China does have an incredible, rich culture, spanning thousands of years. But any culture worth having is one that can endure criticism. Culture isn't a porcelain vase, to be balanced on a pedestal and carefully insulated from breakage. Culture is a tool that lets people navigate in the world. As a tool, it has to be durable. If calling Confucius a "stray dog" is really enough to threaten Chinese culture, then Chinese culture is a far frailer and more sickly thing than it appears.
As I said in my original comment, more frightening than "Chinese Culture" is Chinese fear of their own culture. Anyone breaking the current orthodoxy (whatever that orthodoxy is) becomes fair game for the enforcers, whether they be the police, or writers like "Tang Yu" penning their ad hominem attacks.
China has 1.3 billion people in it. There's no reason its cultural output shouldn't be the most influential on earth. But the spirit of strident and irrational censorship, entirely apart from the government's fearful attempts to retain power through information control, keep its role in the cultural life of the planet at a very low level. Look at the influence a much smaller country like South Korea wields over China. Why should this be? Egao, or at least tolerance for egao, is a big part of the answer.
"But Jane, if we are to believe the article, Chinese society and culture should already be strong enough to endure egao-"
What-what-what? Wiss? Are you trying to apply *logic* to Chinese culture? Tsk tsk tsk.
I agree with the point you're trying to make, and it would be nice if people in China were to reflect on this for a moment or two. IMHO, Chinese people tend to get very sensitive to anything that they deem as anti-Chinese. Its a pretty big country, with a fairly long history and a very, very diverse set of customs... so it makes little sense for people to take things so personally.
Hopefully, egao is going to help the city-folk get back in touch with their humor-roots. However, to the Chinese Historians out there... was there ever a point in time when the Chinese laughed at themselves? (I'm honestly curious).

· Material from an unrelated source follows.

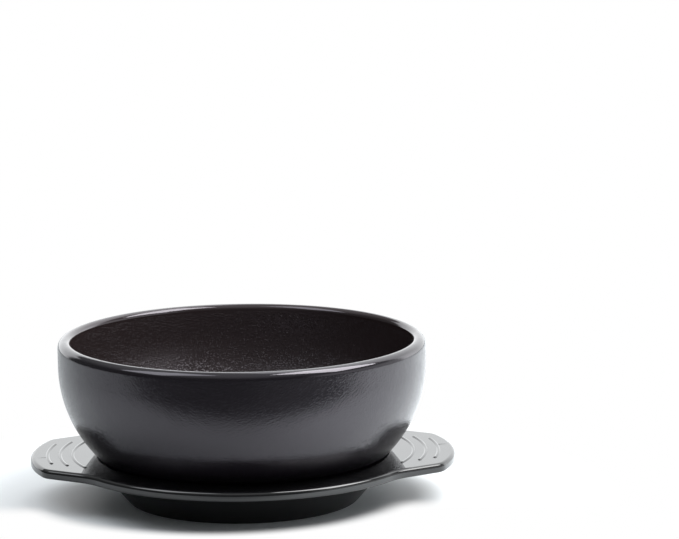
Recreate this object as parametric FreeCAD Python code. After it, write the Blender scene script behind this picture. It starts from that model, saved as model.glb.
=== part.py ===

(I can think of Rou Putuan, but weren't those texts considered incredibly controversial?)
Egaoing a pop star is one thing, and egaoing confucius is quite another, not that I am especially fond of Sage Confucius. A pop star may desperately want to be egaoed.
A Chinese egoanist will probably not egao his parents. Of course, an American funny man may, but he probbaly wouldn't egao his church, if he does go to church and worship. So there is a limit to egao in any culture.
A person does have to respect his roots. Egao to some people may be a way to cope with problems, but it is never a solution to the problems.
History works in cycles. There were times that Chinese culture was influential. And it will be again, with time.
Jane: Egao to some people may be a way to cope with problems, but it is never a solution to the problems. You're probably right that egao is not a solution, but it does serve to raise awareness of issues.
There's tons of religious satire in the US, much of it from religious people themselves. Some people complain, but usually that's as far as things go. Take something like The Da Vinci Code - a major best-seller that re-imagines the history of the Christian church - something that could be considered egao. There was considerable controversy over this in the US, but where was it that Christian objections got the thing banned? China!
juhuacha: apart from the sex stuff, there are satiric novels in the late Qing (like The Scholars, which picks at the foibles of the literati) that take down hallowed institutions.
I am interested in this subject because I am monitoring Beijing's campaign to set up Confucius Centres around the world. I believe Confucius is now a tool of the Party so naturally the Party has to defend him against wanton attack.
I am also interested in the political use of humor, in this case, parody and would love to have some more examples of current Chinese political humor.
One question: can someone please supply the Chinese characters for egao?